- WHAT IS BEING ASKED
Print all of the data exactly.

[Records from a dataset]

- - -

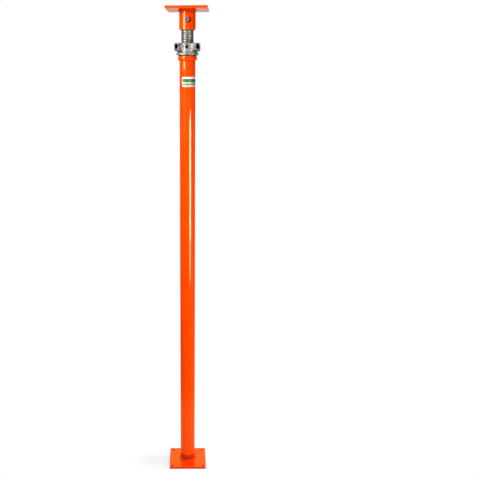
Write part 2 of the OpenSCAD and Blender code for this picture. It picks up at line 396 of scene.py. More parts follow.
def casting_material():
    """As-cast and galvanised and mottled, with painted highlights, painted shade under the lugs and in the
    holes, and darker in concave creases.
    """
    mat, n, bsdf, p = material("galvanised_casting", Metallic=0.6, IOR=1.5)
    blotch = n.noise(p, 75.0, 4.0, 0.62, 0.6)
    fine = n.noise(p, 260.0, 3.0, 0.6)
    tone = n.plus(n.times(blotch, 0.7), n.times(fine, 0.3))
    body = n.mix(n.step(tone, 0.32, 0.68), (0.15, 0.15, 0.14), (0.47, 0.47, 0.455))
    # Paler patches painted as highlights
    for spot, reach, strength in PAINTED_HIGHLIGHTS:
        near = n.distance(p, spot)
        body = n.mix(n.fall(near, reach * 0.3, reach, strength), body, (0.66, 0.66, 0.63))
    x, y, z = n.split(p)
    # Painted shade in a band just under the lugs
    under = n.fall(n.size(n.minus(z, LUG_FOOT_Z)), 0.0025, 0.0045, 0.75)
    lug = n.step(n.least(n.size(x), n.size(y)), 0.024, 0.031)
    lug = n.times(lug, n.step(n.hypot(x, y), 0.0455, 0.049))
    body = n.mix(n.times(under, lug), body, (0.05, 0.045, 0.03))
    # Darker in concave creases
    dents = n.add("ShaderNodeNewGeometry").outputs["Pointiness"]
    body = n.mix(n.step(dents, 0.50, 0.42, 0.0, 0.7), body, (0.10, 0.085, 0.06))
    # Painted shade: the bar sockets and the pin hole painted near black, and made rougher
    hole_shade = 0.0
    for turn, height, r, mouth in ((LUG_TURN + 45, BAR_Z, BAR_R, BAR_MOUTH),
                                   (LUG_TURN, PIN_Z, PIN_R, PIN_MOUTH)):
        x, y, z = n.turned(p, turn)
        u, v = n.size(x), n.size(y)
        side, along = n.least(u, v), n.most(u, v)
        gap = n.hypot(side, n.minus(z, (NUT_Z + height) * MM))
        inside = n.times(n.fall(gap, (r + 0.1) * MM, (r + 0.9) * MM),
                         n.fall(along, (mouth - 1.4) * MM, (mouth - 0.4) * MM))
        hole_shade = n.most(hole_shade, inside)
    body = n.mix(hole_shade, body, (0.007, 0.007, 0.006))
    rough = n.ramp(n.noise(p, 120.0, 3.0), 0.3, 0.7, 0.34, 0.52)
    rough = n.plus(rough, n.times(hole_shade, 0.35))
    nrm = n.bump(n.noise(p, 130.0, 3.0, 0.6), 0.16, 0.0010)
    nrm = n.bump(n.noise(p, 950.0, 2.0, 0.6), 0.18, 0.0002, nrm)
    feed(n, bsdf, Base_Color=body, Roughness=rough, Normal=nrm)
    return mat


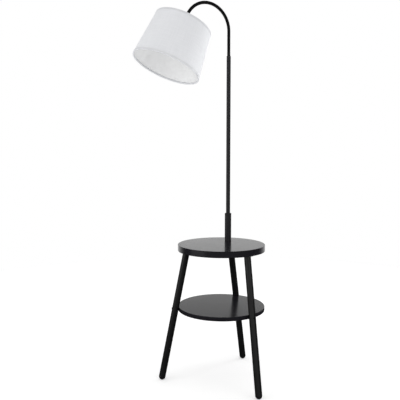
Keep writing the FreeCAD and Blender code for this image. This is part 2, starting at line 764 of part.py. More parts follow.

- - -

- SOLUTION TO THIS PROBLEM
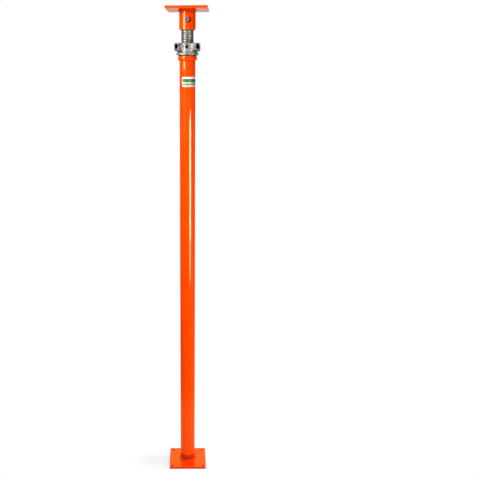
Write part 2 of the OpenSCAD and Blender code for this picture. It picks up at line 396 of scene.py. More parts follow.
def casting_material():
    """As-cast and galvanised and mottled, with painted highlights, painted shade under the lugs and in the
    holes, and darker in concave creases.
    """
    mat, n, bsdf, p = material("galvanised_casting", Metallic=0.6, IOR=1.5)
    blotch = n.noise(p, 75.0, 4.0, 0.62, 0.6)
    fine = n.noise(p, 260.0, 3.0, 0.6)
    tone = n.plus(n.times(blotch, 0.7), n.times(fine, 0.3))
    body = n.mix(n.step(tone, 0.32, 0.68), (0.15, 0.15, 0.14), (0.47, 0.47, 0.455))
    # Paler patches painted as highlights
    for spot, reach, strength in PAINTED_HIGHLIGHTS:
        near = n.distance(p, spot)
        body = n.mix(n.fall(near, reach * 0.3, reach, strength), body, (0.66, 0.66, 0.63))
    x, y, z = n.split(p)
    # Painted shade in a band just under the lugs
    under = n.fall(n.size(n.minus(z, LUG_FOOT_Z)), 0.0025, 0.0045, 0.75)
    lug = n.step(n.least(n.size(x), n.size(y)), 0.024, 0.031)
    lug = n.times(lug, n.step(n.hypot(x, y), 0.0455, 0.049))
    body = n.mix(n.times(under, lug), body, (0.05, 0.045, 0.03))
    # Darker in concave creases
    dents = n.add("ShaderNodeNewGeometry").outputs["Pointiness"]
    body = n.mix(n.step(dents, 0.50, 0.42, 0.0, 0.7), body, (0.10, 0.085, 0.06))
    # Painted shade: the bar sockets and the pin hole painted near black, and made rougher
    hole_shade = 0.0
    for turn, height, r, mouth in ((LUG_TURN + 45, BAR_Z, BAR_R, BAR_MOUTH),
                                   (LUG_TURN, PIN_Z, PIN_R, PIN_MOUTH)):
        x, y, z = n.turned(p, turn)
        u, v = n.size(x), n.size(y)
        side, along = n.least(u, v), n.most(u, v)
        gap = n.hypot(side, n.minus(z, (NUT_Z + height) * MM))
        inside = n.times(n.fall(gap, (r + 0.1) * MM, (r + 0.9) * MM),
                         n.fall(along, (mouth - 1.4) * MM, (mouth - 0.4) * MM))
        hole_shade = n.most(hole_shade, inside)
    body = n.mix(hole_shade, body, (0.007, 0.007, 0.006))
    rough = n.ramp(n.noise(p, 120.0, 3.0), 0.3, 0.7, 0.34, 0.52)
    rough = n.plus(rough, n.times(hole_shade, 0.35))
    nrm = n.bump(n.noise(p, 130.0, 3.0, 0.6), 0.16, 0.0010)
    nrm = n.bump(n.noise(p, 950.0, 2.0, 0.6), 0.18, 0.0002, nrm)
    feed(n, bsdf, Base_Color=body, Roughness=rough, Normal=nrm)
    return mat


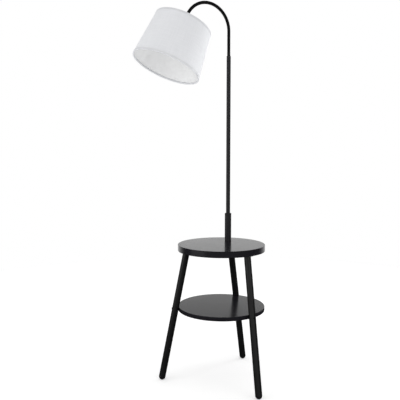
Keep writing the FreeCAD and Blender code for this image. This is part 2, starting at line 764 of part.py. More parts follow.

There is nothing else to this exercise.